Aim:
Copy out each line of the material below that holds the string "continues".

Exercise material:
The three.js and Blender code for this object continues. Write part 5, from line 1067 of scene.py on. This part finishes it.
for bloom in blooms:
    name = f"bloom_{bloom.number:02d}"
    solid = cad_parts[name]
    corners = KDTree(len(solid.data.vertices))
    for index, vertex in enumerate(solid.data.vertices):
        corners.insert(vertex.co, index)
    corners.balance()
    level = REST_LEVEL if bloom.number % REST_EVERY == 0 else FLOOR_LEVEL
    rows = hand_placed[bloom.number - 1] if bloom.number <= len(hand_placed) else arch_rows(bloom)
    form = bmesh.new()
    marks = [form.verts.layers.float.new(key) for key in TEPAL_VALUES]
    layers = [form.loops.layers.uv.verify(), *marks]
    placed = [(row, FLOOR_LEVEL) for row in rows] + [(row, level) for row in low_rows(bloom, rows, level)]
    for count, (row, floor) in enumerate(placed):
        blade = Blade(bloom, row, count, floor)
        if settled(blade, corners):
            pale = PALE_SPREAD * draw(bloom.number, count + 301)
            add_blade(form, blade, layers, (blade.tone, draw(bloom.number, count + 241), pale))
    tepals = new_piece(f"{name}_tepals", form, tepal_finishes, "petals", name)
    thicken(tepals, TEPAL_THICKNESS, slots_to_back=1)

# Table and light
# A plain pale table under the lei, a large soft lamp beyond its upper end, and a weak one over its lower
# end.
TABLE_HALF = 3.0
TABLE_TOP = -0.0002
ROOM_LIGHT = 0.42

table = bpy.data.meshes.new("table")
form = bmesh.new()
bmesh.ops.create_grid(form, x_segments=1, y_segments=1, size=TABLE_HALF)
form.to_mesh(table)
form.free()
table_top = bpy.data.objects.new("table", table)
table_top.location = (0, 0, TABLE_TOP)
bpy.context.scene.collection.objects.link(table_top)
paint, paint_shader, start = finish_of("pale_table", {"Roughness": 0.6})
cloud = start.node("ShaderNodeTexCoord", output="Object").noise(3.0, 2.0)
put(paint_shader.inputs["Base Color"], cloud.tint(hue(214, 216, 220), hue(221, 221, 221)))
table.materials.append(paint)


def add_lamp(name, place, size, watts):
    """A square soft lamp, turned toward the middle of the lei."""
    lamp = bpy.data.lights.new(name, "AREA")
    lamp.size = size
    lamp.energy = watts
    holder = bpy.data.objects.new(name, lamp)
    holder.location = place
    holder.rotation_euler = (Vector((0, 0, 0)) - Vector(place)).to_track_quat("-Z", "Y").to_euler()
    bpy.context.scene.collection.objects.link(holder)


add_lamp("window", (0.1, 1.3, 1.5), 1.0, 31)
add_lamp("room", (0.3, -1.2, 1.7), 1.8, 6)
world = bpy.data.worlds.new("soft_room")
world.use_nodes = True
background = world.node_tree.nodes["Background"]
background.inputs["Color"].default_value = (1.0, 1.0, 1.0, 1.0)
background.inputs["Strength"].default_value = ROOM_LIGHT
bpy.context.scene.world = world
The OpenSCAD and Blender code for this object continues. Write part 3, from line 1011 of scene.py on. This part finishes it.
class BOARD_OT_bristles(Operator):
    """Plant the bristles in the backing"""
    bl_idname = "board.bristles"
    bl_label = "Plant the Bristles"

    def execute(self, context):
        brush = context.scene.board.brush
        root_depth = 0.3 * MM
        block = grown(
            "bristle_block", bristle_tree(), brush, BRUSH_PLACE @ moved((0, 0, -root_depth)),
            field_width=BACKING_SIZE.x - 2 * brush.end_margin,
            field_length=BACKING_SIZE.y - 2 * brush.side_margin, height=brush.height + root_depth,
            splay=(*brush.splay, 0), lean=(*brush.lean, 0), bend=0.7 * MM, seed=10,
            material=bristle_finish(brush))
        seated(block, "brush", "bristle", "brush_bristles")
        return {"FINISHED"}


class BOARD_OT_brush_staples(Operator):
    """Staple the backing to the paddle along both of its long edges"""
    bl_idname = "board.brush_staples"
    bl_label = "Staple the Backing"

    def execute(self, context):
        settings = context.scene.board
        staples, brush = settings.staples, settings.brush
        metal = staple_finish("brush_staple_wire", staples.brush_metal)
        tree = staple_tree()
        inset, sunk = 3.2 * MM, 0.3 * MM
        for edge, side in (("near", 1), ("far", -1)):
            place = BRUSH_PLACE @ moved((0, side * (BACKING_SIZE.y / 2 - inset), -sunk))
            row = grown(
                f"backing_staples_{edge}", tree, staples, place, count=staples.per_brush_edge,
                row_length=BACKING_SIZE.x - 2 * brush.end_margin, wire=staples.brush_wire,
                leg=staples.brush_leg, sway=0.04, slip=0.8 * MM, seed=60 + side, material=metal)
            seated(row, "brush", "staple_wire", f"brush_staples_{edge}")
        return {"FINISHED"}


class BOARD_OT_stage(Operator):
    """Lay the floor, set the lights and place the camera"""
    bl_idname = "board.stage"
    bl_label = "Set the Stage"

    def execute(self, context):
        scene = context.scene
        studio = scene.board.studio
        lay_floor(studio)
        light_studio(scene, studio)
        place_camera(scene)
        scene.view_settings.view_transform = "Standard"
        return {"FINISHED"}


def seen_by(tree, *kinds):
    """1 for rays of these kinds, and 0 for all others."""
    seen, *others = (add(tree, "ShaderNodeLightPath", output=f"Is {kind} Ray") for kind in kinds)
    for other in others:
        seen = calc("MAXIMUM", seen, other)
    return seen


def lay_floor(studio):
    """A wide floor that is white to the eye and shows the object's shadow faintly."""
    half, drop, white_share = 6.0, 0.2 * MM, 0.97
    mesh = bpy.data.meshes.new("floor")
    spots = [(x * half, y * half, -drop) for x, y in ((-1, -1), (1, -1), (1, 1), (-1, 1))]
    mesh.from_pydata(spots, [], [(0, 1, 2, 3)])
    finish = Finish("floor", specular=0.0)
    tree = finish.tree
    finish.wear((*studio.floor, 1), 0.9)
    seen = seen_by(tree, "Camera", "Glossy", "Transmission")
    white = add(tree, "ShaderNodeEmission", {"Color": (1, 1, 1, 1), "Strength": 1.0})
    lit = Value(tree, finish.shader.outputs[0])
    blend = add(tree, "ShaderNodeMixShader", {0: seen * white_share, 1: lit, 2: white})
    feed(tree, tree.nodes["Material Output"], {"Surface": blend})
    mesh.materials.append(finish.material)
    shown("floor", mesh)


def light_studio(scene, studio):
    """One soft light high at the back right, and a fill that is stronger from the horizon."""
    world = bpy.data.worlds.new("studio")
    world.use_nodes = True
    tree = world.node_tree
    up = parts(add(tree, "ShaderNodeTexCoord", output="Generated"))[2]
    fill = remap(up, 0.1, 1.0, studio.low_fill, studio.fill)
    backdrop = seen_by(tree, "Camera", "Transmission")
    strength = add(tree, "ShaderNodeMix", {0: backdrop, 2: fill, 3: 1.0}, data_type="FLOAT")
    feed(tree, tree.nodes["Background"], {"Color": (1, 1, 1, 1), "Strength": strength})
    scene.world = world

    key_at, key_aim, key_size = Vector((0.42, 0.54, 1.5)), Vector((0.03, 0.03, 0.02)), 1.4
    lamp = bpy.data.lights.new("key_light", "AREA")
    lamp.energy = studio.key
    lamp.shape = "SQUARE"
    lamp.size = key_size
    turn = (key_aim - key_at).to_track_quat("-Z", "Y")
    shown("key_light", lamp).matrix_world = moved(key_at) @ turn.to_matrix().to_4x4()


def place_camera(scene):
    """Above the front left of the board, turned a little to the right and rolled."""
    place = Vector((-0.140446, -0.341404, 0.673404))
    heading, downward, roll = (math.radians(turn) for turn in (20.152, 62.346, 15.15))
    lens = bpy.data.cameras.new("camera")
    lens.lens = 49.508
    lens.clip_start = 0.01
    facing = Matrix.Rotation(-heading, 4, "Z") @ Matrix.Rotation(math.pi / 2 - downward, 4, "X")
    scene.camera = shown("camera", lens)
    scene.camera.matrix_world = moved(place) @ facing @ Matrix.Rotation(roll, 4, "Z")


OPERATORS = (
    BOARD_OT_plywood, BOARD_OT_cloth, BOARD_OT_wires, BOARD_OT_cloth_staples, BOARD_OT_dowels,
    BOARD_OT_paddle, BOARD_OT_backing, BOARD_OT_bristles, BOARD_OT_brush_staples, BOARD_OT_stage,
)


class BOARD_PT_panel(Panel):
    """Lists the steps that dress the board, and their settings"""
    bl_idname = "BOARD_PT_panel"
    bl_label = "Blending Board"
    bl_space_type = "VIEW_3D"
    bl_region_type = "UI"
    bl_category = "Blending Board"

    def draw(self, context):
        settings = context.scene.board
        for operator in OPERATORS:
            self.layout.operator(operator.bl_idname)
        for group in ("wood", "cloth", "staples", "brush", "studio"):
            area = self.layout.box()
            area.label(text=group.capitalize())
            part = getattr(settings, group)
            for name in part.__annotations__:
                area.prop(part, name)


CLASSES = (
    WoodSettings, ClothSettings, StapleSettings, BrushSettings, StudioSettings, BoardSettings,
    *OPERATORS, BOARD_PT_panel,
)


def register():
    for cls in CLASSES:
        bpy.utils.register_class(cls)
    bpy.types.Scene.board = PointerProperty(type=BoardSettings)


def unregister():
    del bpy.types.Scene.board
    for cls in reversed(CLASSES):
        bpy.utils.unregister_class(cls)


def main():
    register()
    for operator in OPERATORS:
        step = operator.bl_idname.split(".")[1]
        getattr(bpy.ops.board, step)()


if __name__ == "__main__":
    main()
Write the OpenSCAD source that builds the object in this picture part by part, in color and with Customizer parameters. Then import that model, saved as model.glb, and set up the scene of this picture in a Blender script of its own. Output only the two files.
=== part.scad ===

Result:
The three.js and Blender code for this object continues. Write part 5, from line 1067 of scene.py on. This part finishes it.
The OpenSCAD and Blender code for this object continues. Write part 3, from line 1011 of scene.py on. This part finishes it.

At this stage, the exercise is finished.